Question: (Polish Press Agency) Could you please clarify the scope of the problems that you would like to tackle in this new body that you are going to create, because Mr Ivanov is talking more generally about security outside the Washington Treaty, while Mr Michel just gave some examples and in the communiqué we just have some narrow scope of problems which were enumerated by NATO.

Lord Robertson: I think the answer to the question is that both of my colleagues are right, because if we can deal effectively with some of the smaller issues, the narrower issues, of some significance then we make a huge contribution to the broader security interests that this involves. This is an evolutionary process that we are involved in. Where we deal at the level of 20 was issues where we know that there is a common interest and we build up the level of working and the level of trust that will go beyond that. So by taking individual issues and areas and looking at them we will be able to contribute to that broader security that Minister Ivanov talks about and which NATO is fully involved with. After this press conference we convene a meeting of the Euro-Atlantic Partnership Council. The Foreign Ministers of 46 countries will be sitting down, including Russia, to discuss the broader issues of security. Earlier this week the OSCE Ministers met in Bucharest discussing these wider areas.
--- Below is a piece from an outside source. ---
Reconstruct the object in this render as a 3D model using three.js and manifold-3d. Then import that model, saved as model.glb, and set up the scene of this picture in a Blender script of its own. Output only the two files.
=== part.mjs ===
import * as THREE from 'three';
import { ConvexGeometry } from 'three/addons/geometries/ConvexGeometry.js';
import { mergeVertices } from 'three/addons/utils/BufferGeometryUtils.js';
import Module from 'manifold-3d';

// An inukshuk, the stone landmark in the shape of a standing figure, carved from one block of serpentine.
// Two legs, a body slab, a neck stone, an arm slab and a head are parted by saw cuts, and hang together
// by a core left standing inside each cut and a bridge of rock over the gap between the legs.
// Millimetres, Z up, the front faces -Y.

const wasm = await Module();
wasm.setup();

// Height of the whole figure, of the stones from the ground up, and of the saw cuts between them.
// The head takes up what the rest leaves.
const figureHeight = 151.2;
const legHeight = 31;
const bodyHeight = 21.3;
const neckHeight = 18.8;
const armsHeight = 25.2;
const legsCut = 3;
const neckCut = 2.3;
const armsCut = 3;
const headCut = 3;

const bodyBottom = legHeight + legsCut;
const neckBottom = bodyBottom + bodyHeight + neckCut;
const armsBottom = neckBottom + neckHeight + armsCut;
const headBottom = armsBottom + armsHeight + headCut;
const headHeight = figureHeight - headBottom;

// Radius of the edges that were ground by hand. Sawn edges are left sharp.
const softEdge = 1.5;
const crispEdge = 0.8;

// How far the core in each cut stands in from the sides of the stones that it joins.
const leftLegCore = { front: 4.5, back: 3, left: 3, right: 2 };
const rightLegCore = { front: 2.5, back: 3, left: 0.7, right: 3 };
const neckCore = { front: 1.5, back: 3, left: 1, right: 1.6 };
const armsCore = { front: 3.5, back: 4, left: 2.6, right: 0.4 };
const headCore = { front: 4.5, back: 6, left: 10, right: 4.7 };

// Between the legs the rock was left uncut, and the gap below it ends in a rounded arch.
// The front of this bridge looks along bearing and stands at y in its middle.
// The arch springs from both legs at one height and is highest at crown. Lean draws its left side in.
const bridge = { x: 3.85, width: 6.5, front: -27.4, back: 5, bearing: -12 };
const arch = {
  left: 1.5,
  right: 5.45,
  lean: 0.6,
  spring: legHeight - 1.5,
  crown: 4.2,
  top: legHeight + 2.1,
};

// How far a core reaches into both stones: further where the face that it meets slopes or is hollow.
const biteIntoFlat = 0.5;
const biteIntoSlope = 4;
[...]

If NATO and Russia, working together, can contribute to the building blocks of security then we will have made a huge contribution.

Mr Ivanov: I would like to also recommend that you study the joint statement. It sets out the areas in which we intend to cooperate. If it was a simple list then I think it would speak for itself, anti-terrorism, crisis management, non-proliferation, arms control measures and European missile defence, emergencies and so on. And I think if we can crack all of those problems then how much easier it is going to be to deal with all the small stuff.